#### [Your goal]
Lines that contain "object" are to be counted; give only their number.

#### [Parts and joints as JSON]
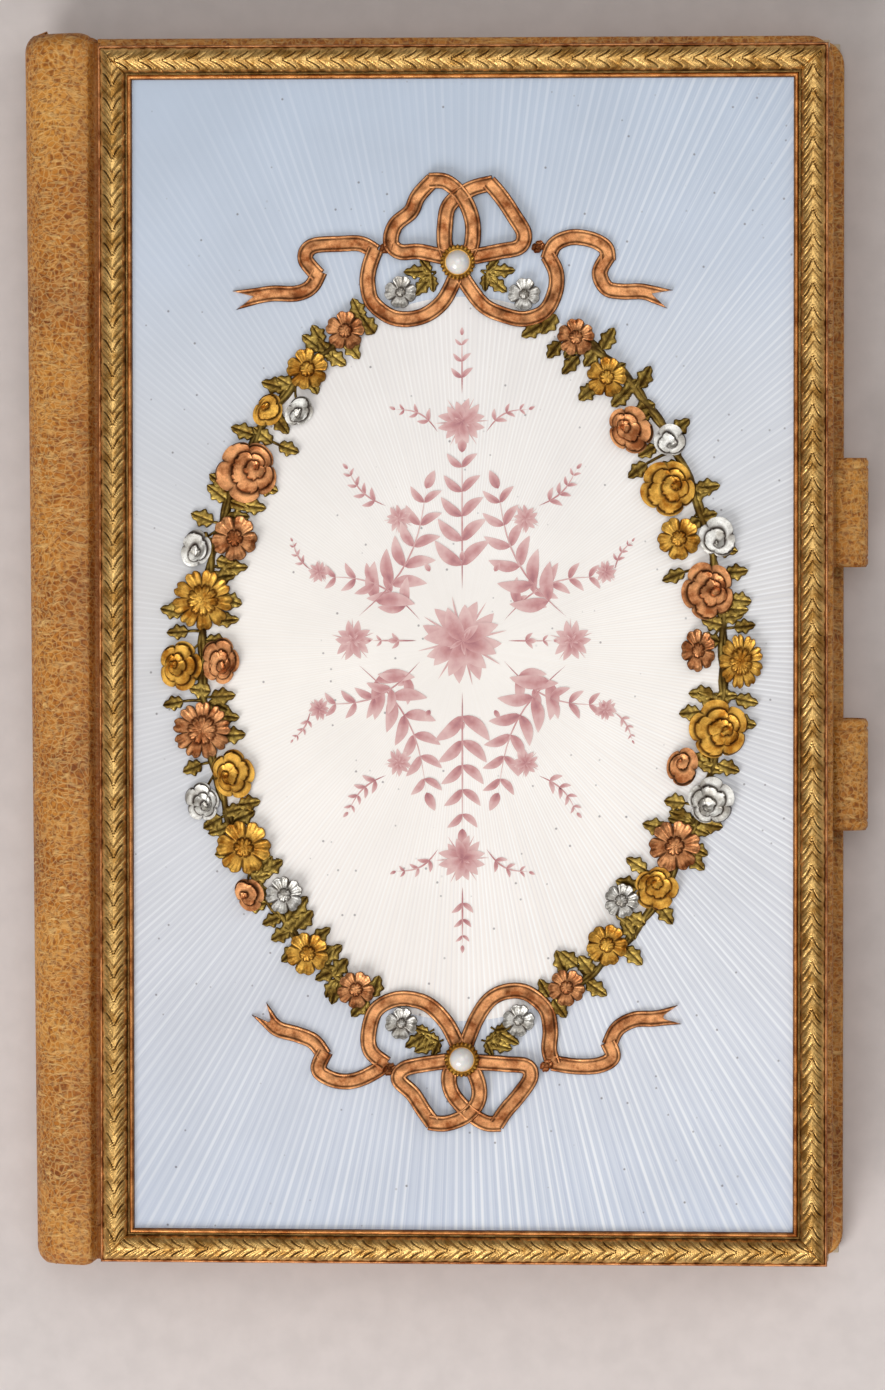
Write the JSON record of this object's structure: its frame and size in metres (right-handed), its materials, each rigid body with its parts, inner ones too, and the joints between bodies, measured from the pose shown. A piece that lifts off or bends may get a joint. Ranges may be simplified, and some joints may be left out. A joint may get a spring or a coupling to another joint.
{
  "type": "aide memoire case",
  "caption": "Small leather note case with a stiff round spine, pencil loops, a paper pad, and a gold-framed enamel plaque with a flower garland and ribbon bows.",
  "frame": {"origin": "centre of the case's footprint, on the back cover's outer face", "axes": "+X from the spine to the fore edge, +Y towards the head of the cover, +Z out of the front cover"},
  "size_m": [0.0722, 0.1058, 0.0112],
  "materials": {
    "tan_leather": "pebbled goat grain, waxed",
    "board": "pressed bookbinder's board",
    "watered_silk": "watered silk",
    "paper": "laid writing paper with gilt edges",
    "cloth_tape": "woven binding tape",
    "chased_gold": "chased, matted ground, polished ridges",
    "rose_gold": "polished",
    "yellow_gold": "chased and burnished",
    "white_gold": "chased, satin",
    "green_gold": "chased, satin",
    "blue_enamel": "translucent enamel over engine turning",
    "white_enamel": "opalescent enamel over engine turning",
    "pearl": "lustrous half pearl"
  },
  "bodies": {
    "back_cover": {"back_board": "board", "back_leather": "tan_leather", "back_lining": "watered_silk", "back_pocket": "watered_silk", "pencil_loop_lower": "tan_leather", "pad_card": "board", "pad_leaves": "paper", "pad_tape": "cloth_tape"},
    "spine": {"spine_leather": "tan_leather", "spine_liner": "board"},
    "front_cover": {"front_board": "board", "front_leather": "tan_leather", "front_lining": "watered_silk", "front_pocket": "watered_silk", "pencil_loop_upper": "tan_leather", "plaque_backplate": "rose_gold", "plaque_posts": "rose_gold", "plaque_washers": "rose_gold", "rail_top": "chased_gold", "rail_left": "chased_gold", "rail_bottom": "chased_gold", "rail_right": "chased_gold", "outer_fillet": "rose_gold", "inner_fillet": "rose_gold", "blue_enamel": "blue_enamel", "white_enamel": "white_enamel", "garland_stem_left": "green_gold", "garland_rose_flowers_left": "rose_gold", "garland_yellow_flowers_left": "yellow_gold", "garland_white_flowers_left": "white_gold", "garland_stem_right": "green_gold", "garland_rose_flowers_right": "rose_gold", "garland_yellow_flowers_right": "yellow_gold", "garland_white_flowers_right": "white_gold", "bow_top_streamers": "rose_gold", "bow_top_loops": "rose_gold", "bow_top_blossoms": "white_gold", "bow_top_sprigs": "green_gold", "pearl_cup_top": "yellow_gold", "pearl_top": "pearl", "bow_tail_streamers": "rose_gold", "bow_tail_loops": "rose_gold", "bow_tail_blossoms": "white_gold", "bow_tail_sprigs": "green_gold", "pearl_cup_tail": "yellow_gold", "pearl_tail": "pearl"},
    "leaf_1": {"note_leaf_1": "paper"},
    "leaf_2": {"note_leaf_2": "paper"},
    "leaf_3": {"note_leaf_3": "paper"}
  },
  "joints": [
    {"name": "spine_hinge", "type": "hinge", "parent": "back_cover", "child": "spine", "pos_m": [-0.02973, 0, 0], "axis": [0, -1, 0], "range_deg": [0, 90]},
    {"name": "front_hinge", "type": "hinge", "parent": "spine", "child": "front_cover", "pos_m": [-0.02973, 0, 0.0087], "axis": [0, -1, 0], "range_deg": [0, 90]},
    {"name": "leaf_1_turn", "type": "hinge", "parent": "back_cover", "child": "leaf_1", "pos_m": [-0.02852, 0, 0.00592], "axis": [0, -1, 0], "range_deg": [0, 100]},
    {"name": "leaf_2_turn", "type": "hinge", "parent": "back_cover", "child": "leaf_2", "pos_m": [-0.02852, 0, 0.00592], "axis": [0, -1, 0], "range_deg": [0, 130]},
    {"name": "leaf_3_turn", "type": "hinge", "parent": "back_cover", "child": "leaf_3", "pos_m": [-0.02852, 0, 0.00592], "axis": [0, -1, 0], "range_deg": [0, 155]}
  ],
  "couplings": [
    {"joint": "spine_hinge", "follows": "front_hinge", "ratio": 1},
    {"joint": "leaf_1_turn", "follows": "front_hinge", "ratio": 1.111},
    {"joint": "leaf_2_turn", "follows": "front_hinge", "ratio": 1.4443},
    {"joint": "leaf_3_turn", "follows": "front_hinge", "ratio": 1.7221}
  ]
}
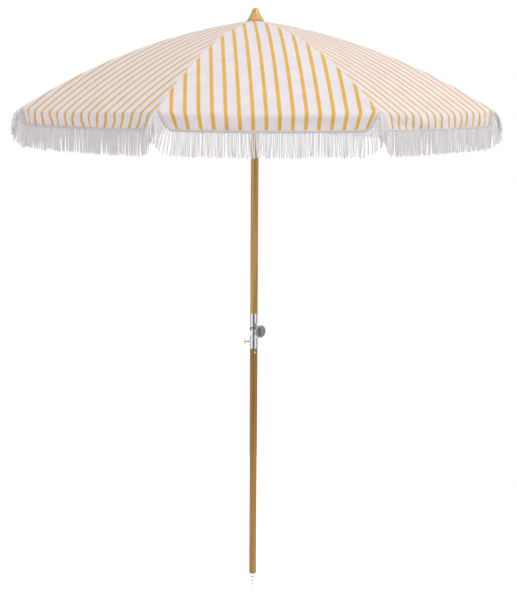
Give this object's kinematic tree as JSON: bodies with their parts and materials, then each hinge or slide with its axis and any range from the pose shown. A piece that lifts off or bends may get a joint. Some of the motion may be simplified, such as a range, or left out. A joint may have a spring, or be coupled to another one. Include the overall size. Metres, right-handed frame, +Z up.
{
  "type": "beach umbrella",
  "caption": "Beach umbrella with a folding striped canopy, hanging flaps with a cotton fringe, a wooden pole, a chromed tilt joint and a ground spike.",
  "frame": {"origin": "tip of the ground spike, on the pole's axis", "axes": "+Z up along the pole, -Y through the middle of the front canopy panel, +X to the right seen from the front"},
  "size_m": [1.5988, 1.5988, 2.2845],
  "materials": {
    "pole_wood": "glossy lacquer",
    "finial_wood": "satin lacquer",
    "chrome": "polished",
    "steel": "zinc plated",
    "hub_wood": "satin lacquer",
    "washer": "moulded",
    "canopy_cloth": "woven cotton, striped",
    "fringe_cotton": "twisted cotton"
  },
  "bodies": {
    "lower_pole": {"ground_spike": "chrome", "lower_pole": "pole_wood", "spigot_tube": "steel", "spigot_rivet": "chrome"},
    "tilt_base": {"tilt_joint_lower": "chrome", "friction_washer": "washer", "pivot_bolt": "chrome"},
    "knob_washer": {"knob_washer": "washer"},
    "tilt_knob": {"tilt_knob": "chrome"},
    "screw_pad": {"thumb_screw_pad": "steel"},
    "thumb_screw": {"thumb_screw": "chrome"},
    "mast": {"tilt_joint_upper": "chrome", "upper_rivet": "chrome", "upper_pole": "pole_wood", "runner_catch": "steel", "crown": "hub_wood", "crown_pins": "steel", "apex_patch": "canopy_cloth", "finial_screw": "steel", "finial": "finial_wood"},
    "runner": {"runner": "hub_wood", "runner_pins": "steel"},
    "rib_1": {"rib_1": "steel", "canopy_1": "canopy_cloth", "valance_1": "canopy_cloth"},
    "stretcher_1": {"stretcher_1": "steel"},
    "rib_2": {"rib_2": "steel", "canopy_2": "canopy_cloth", "valance_2": "canopy_cloth"},
    "stretcher_2": {"stretcher_2": "steel"},
    "rib_3": {"rib_3": "steel", "canopy_3": "canopy_cloth", "valance_3": "canopy_cloth"},
    "stretcher_3": {"stretcher_3": "steel"},
    "rib_4": {"rib_4": "steel", "canopy_4": "canopy_cloth", "valance_4": "canopy_cloth"},
    "stretcher_4": {"stretcher_4": "steel"},
    "rib_5": {"rib_5": "steel", "canopy_5": "canopy_cloth", "valance_5": "canopy_cloth"},
    "stretcher_5": {"stretcher_5": "steel"},
    "rib_6": {"rib_6": "steel", "canopy_6": "canopy_cloth", "valance_6": "canopy_cloth"},
    "stretcher_6": {"stretcher_6": "steel"},
    "rib_7": {"rib_7": "steel", "canopy_7": "canopy_cloth", "valance_7": "canopy_cloth"},
    "stretcher_7": {"stretcher_7": "steel"},
    "rib_8": {"rib_8": "steel", "canopy_8": "canopy_cloth", "valance_8": "canopy_cloth"},
    "stretcher_8": {"stretcher_8": "steel"}
  },
  "joints": [
    {"name": "pole_pull", "type": "slide", "parent": "lower_pole", "child": "tilt_base", "axis": [0, 0, 1], "range_m": [0, 0.053]},
    {"name": "canopy_tilt", "type": "hinge", "parent": "tilt_base", "child": "mast", "pos_m": [0, 0, 1.0865], "axis": [0.5299, -0.848, 0], "range_deg": [-45, 45]},
    {"name": "knob_travel", "type": "slide", "parent": "tilt_base", "child": "knob_washer", "axis": [0.5299, -0.848, 0], "range_m": [0, 0.003]},
    {"name": "knob_turn", "type": "hinge", "parent": "knob_washer", "child": "tilt_knob", "pos_m": [0, 0, 1.0865], "axis": [0.5299, -0.848, 0], "range_deg": [0, 720]},
    {"name": "screw_travel", "type": "slide", "parent": "tilt_base", "child": "screw_pad", "axis": [-1, 0, 0], "range_m": [0, 0.002]},
    {"name": "screw_turn", "type": "hinge", "parent": "screw_pad", "child": "thumb_screw", "pos_m": [-0.034, 0, 1.0385], "axis": [-1, 0, 0], "range_deg": [0, 720]},
    {"name": "canopy_fold", "type": "hinge", "parent": "mast", "child": "rib_1", "pos_m": [0.02033, 0.00842, 2.22836], "axis": [-0.3827, 0.9239, 0], "range_deg": [0, 61], "deforming": ["canopy_1", "valance_1", "canopy_2", "valance_2", "canopy_3", "valance_3", "canopy_4", "valance_4", "canopy_5", "valance_5", "canopy_6", "valance_6", "canopy_7", "valance_7", "canopy_8", "valance_8", "runner_catch"]},
    {"name": "stretcher_fold_1", "type": "hinge", "parent": "rib_1", "child": "stretcher_1", "pos_m": [0.38298, 0.15863, 2.12863], "axis": [-0.3827, 0.9239, 0], "range_deg": [-122, 0]},
    {"name": "rib_fold_2", "type": "hinge", "parent": "mast", "child": "rib_2", "pos_m": [0.00842, 0.02033, 2.22836], "axis": [-0.9239, 0.3827, 0], "range_deg": [0, 61]},
    {"name": "stretcher_fold_2", "type": "hinge", "parent": "rib_2", "child": "stretcher_2", "pos_m": [0.15863, 0.38298, 2.12863], "axis": [-0.9239, 0.3827, 0], "range_deg": [-122, 0]},
    {"name": "rib_fold_3", "type": "hinge", "parent": "mast", "child": "rib_3", "pos_m": [-0.00842, 0.02033, 2.22836], "axis": [-0.9239, -0.3827, 0], "range_deg": [0, 61]},
    {"name": "stretcher_fold_3", "type": "hinge", "parent": "rib_3", "child": "stretcher_3", "pos_m": [-0.15863, 0.38298, 2.12863], "axis": [-0.9239, -0.3827, 0], "range_deg": [-122, 0]},
    {"name": "rib_fold_4", "type": "hinge", "parent": "mast", "child": "rib_4", "pos_m": [-0.02033, 0.00842, 2.22836], "axis": [-0.3827, -0.9239, 0], "range_deg": [0, 61]},
    {"name": "stretcher_fold_4", "type": "hinge", "parent": "rib_4", "child": "stretcher_4", "pos_m": [-0.38298, 0.15863, 2.12863], "axis": [-0.3827, -0.9239, 0], "range_deg": [-122, 0]},
    {"name": "rib_fold_5", "type": "hinge", "parent": "mast", "child": "rib_5", "pos_m": [-0.02033, -0.00842, 2.22836], "axis": [0.3827, -0.9239, 0], "range_deg": [0, 61]},
    {"name": "stretcher_fold_5", "type": "hinge", "parent": "rib_5", "child": "stretcher_5", "pos_m": [-0.38298, -0.15863, 2.12863], "axis": [0.3827, -0.9239, 0], "range_deg": [-122, 0]},
    {"name": "rib_fold_6", "type": "hinge", "parent": "mast", "child": "rib_6", "pos_m": [-0.00842, -0.02033, 2.22836], "axis": [0.9239, -0.3827, 0], "range_deg": [0, 61]},
    {"name": "stretcher_fold_6", "type": "hinge", "parent": "rib_6", "child": "stretcher_6", "pos_m": [-0.15863, -0.38298, 2.12863], "axis": [0.9239, -0.3827, 0], "range_deg": [-122, 0]},
    {"name": "rib_fold_7", "type": "hinge", "parent": "mast", "child": "rib_7", "pos_m": [0.00842, -0.02033, 2.22836], "axis": [0.9239, 0.3827, 0], "range_deg": [0, 61]},
    {"name": "stretcher_fold_7", "type": "hinge", "parent": "rib_7", "child": "stretcher_7", "pos_m": [0.15863, -0.38298, 2.12863], "axis": [0.9239, 0.3827, 0], "range_deg": [-122, 0]},
    {"name": "rib_fold_8", "type": "hinge", "parent": "mast", "child": "rib_8", "pos_m": [0.02033, -0.00842, 2.22836], "axis": [0.3827, 0.9239, 0], "range_deg": [0, 61]},
    {"name": "stretcher_fold_8", "type": "hinge", "parent": "rib_8", "child": "stretcher_8", "pos_m": [0.38298, -0.15863, 2.12863], "axis": [0.3827, 0.9239, 0], "range_deg": [-122, 0]},
    {"name": "runner_slide", "type": "hinge", "parent": "stretcher_1", "child": "runner", "pos_m": [0.02033, 0.00842, 2.02891], "axis": [-0.3827, 0.9239, 0], "range_deg": [0, 61]}
  ],
  "couplings": [
    {"joint": "knob_turn", "follows": "knob_travel", "rad_per_m": 4188.8},
    {"joint": "screw_turn", "follows": "screw_travel", "rad_per_m": 6283.2},
    {"joint": "stretcher_fold_1", "follows": "canopy_fold", "ratio": -2},
    {"joint": "rib_fold_2", "follows": "canopy_fold", "ratio": 1},
    {"joint": "stretcher_fold_2", "follows": "canopy_fold", "ratio": -2},
    {"joint": "rib_fold_3", "follows": "canopy_fold", "ratio": 1},
    {"joint": "stretcher_fold_3", "follows": "canopy_fold", "ratio": -2},
    {"joint": "rib_fold_4", "follows": "canopy_fold", "ratio": 1},
    {"joint": "stretcher_fold_4", "follows": "canopy_fold", "ratio": -2},
    {"joint": "rib_fold_5", "follows": "canopy_fold", "ratio": 1},
    {"joint": "stretcher_fold_5", "follows": "canopy_fold", "ratio": -2},
    {"joint": "rib_fold_6", "follows": "canopy_fold", "ratio": 1},
    {"joint": "stretcher_fold_6", "follows": "canopy_fold", "ratio": -2},
    {"joint": "rib_fold_7", "follows": "canopy_fold", "ratio": 1},
    {"joint": "stretcher_fold_7", "follows": "canopy_fold", "ratio": -2},
    {"joint": "rib_fold_8", "follows": "canopy_fold", "ratio": 1},
    {"joint": "stretcher_fold_8", "follows": "canopy_fold", "ratio": -2},
    {"joint": "runner_slide", "follows": "canopy_fold", "ratio": 1}
  ]
}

#### [Answer to the task]
2